+++ Given data +++

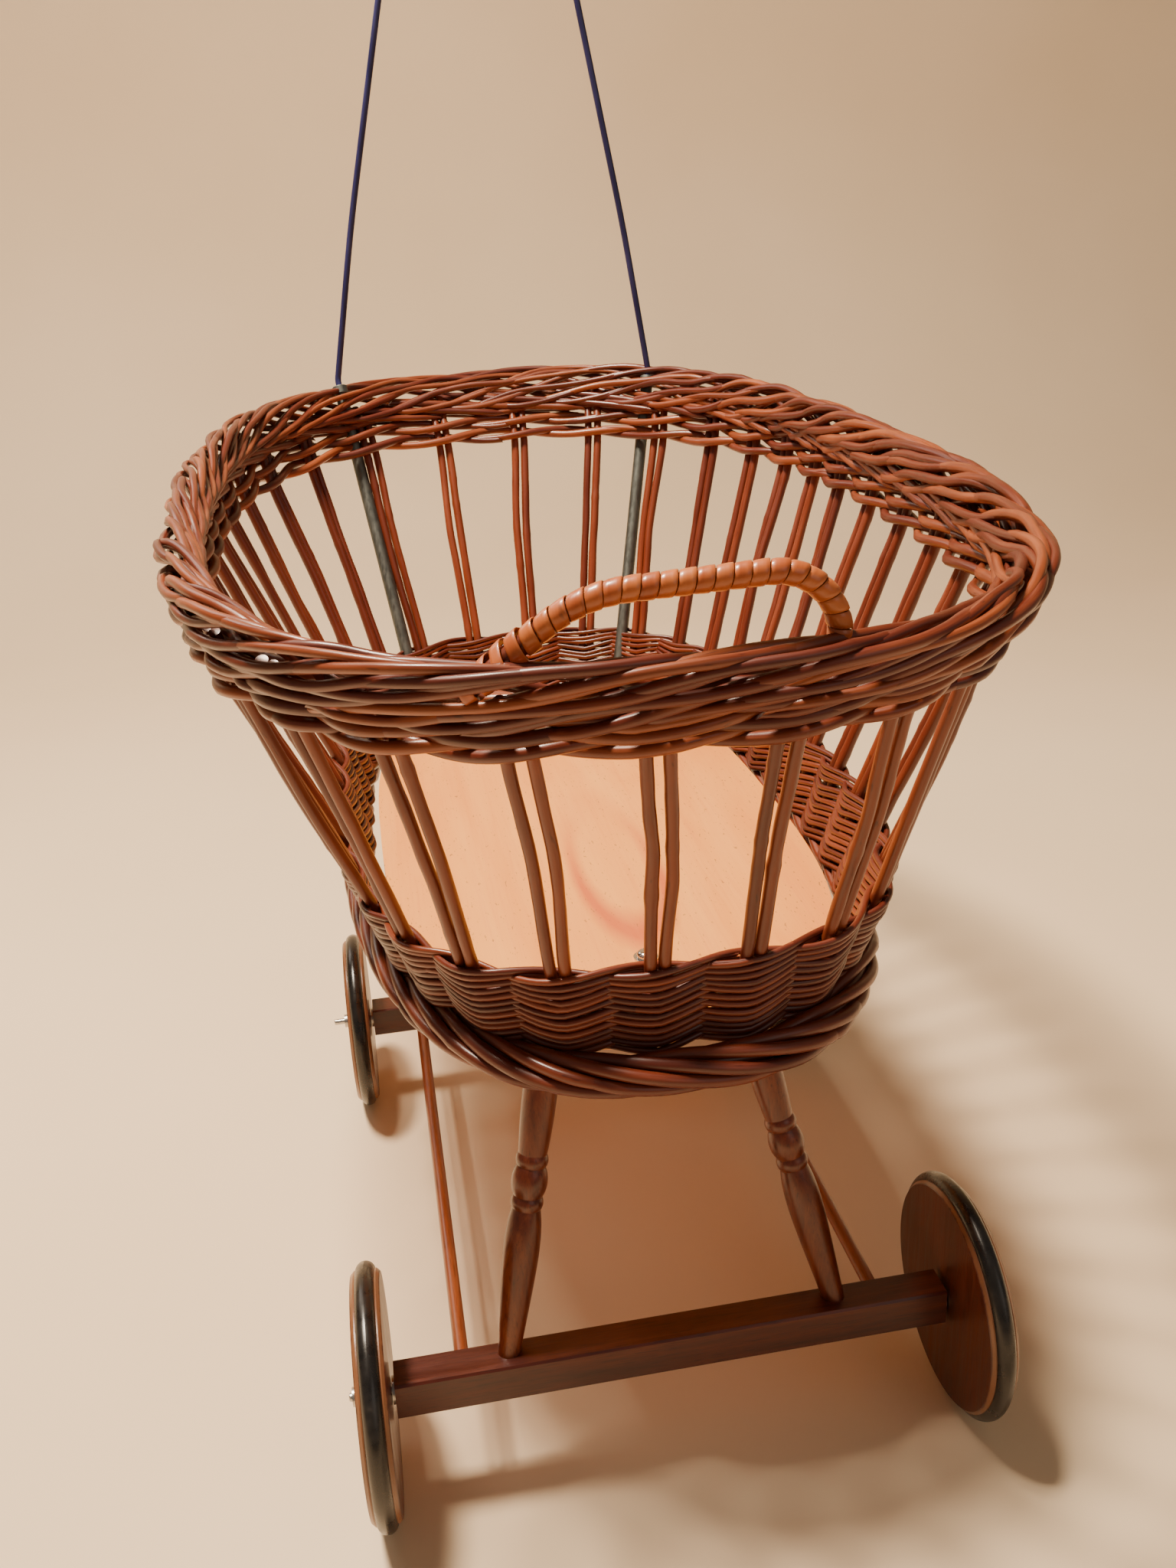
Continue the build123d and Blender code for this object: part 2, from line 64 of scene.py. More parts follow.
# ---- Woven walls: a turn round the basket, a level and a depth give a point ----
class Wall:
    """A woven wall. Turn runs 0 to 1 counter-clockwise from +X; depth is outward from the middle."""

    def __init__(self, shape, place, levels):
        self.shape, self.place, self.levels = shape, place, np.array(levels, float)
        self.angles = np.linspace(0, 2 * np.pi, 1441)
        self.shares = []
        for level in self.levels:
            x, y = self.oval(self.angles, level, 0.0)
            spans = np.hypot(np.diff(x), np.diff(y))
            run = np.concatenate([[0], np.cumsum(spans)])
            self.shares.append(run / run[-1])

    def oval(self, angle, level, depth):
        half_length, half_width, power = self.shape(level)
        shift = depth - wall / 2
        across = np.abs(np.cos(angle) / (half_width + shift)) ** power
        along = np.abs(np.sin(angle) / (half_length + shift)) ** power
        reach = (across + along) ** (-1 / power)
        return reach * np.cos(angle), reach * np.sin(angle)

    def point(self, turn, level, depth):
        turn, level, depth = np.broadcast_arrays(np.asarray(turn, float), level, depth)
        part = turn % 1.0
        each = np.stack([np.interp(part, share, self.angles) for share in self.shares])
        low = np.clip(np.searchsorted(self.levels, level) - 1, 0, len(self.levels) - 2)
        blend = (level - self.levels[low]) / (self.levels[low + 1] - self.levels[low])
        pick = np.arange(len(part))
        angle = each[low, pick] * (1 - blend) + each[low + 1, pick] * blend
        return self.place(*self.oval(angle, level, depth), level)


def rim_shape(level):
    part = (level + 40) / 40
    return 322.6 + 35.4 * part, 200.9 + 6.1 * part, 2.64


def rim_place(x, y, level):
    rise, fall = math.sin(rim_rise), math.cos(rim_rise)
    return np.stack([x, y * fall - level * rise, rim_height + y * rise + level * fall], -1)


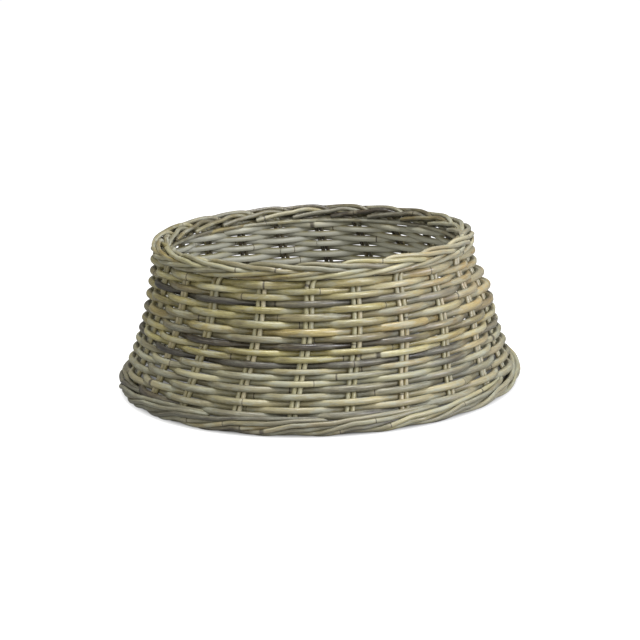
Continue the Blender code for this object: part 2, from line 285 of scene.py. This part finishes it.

+++

## Directions for this task
Copy the records above exactly, from the first line through the line containing "woven wall. Turn", and include nothing else.

## Exercise solution
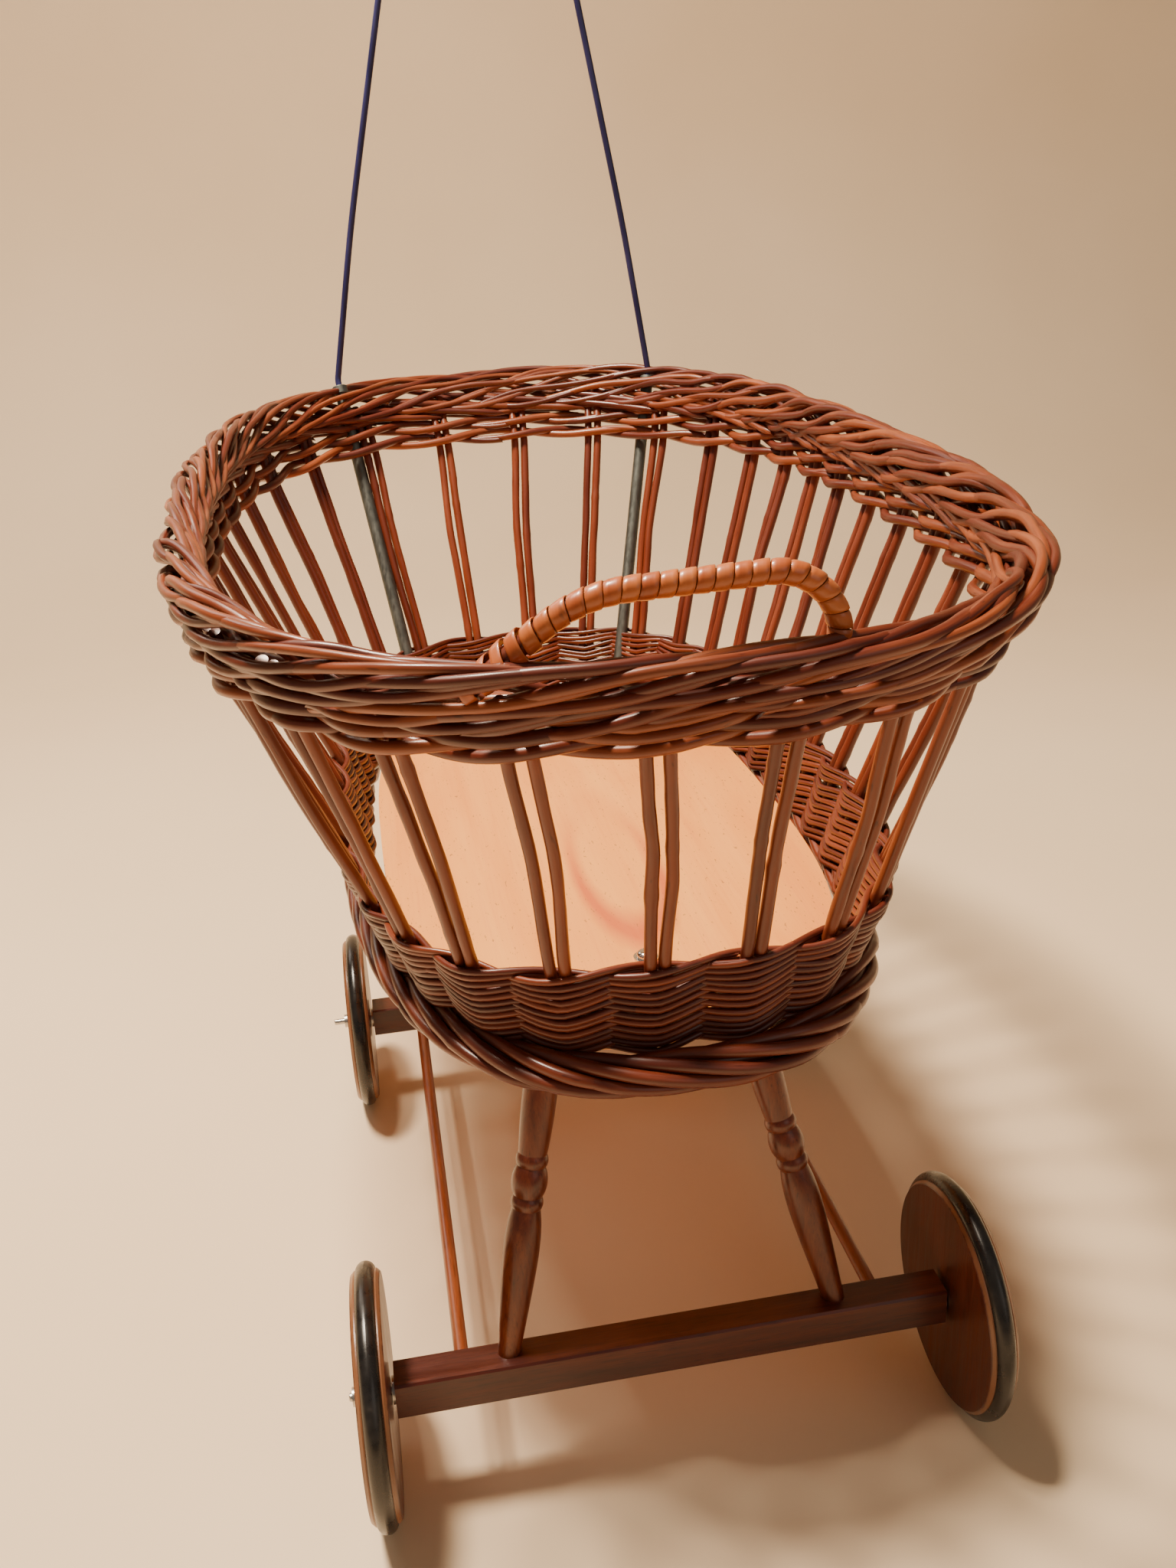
Continue the build123d and Blender code for this object: part 2, from line 64 of scene.py. More parts follow.
# ---- Woven walls: a turn round the basket, a level and a depth give a point ----
class Wall:
    """A woven wall. Turn runs 0 to 1 counter-clockwise from +X; depth is outward from the middle."""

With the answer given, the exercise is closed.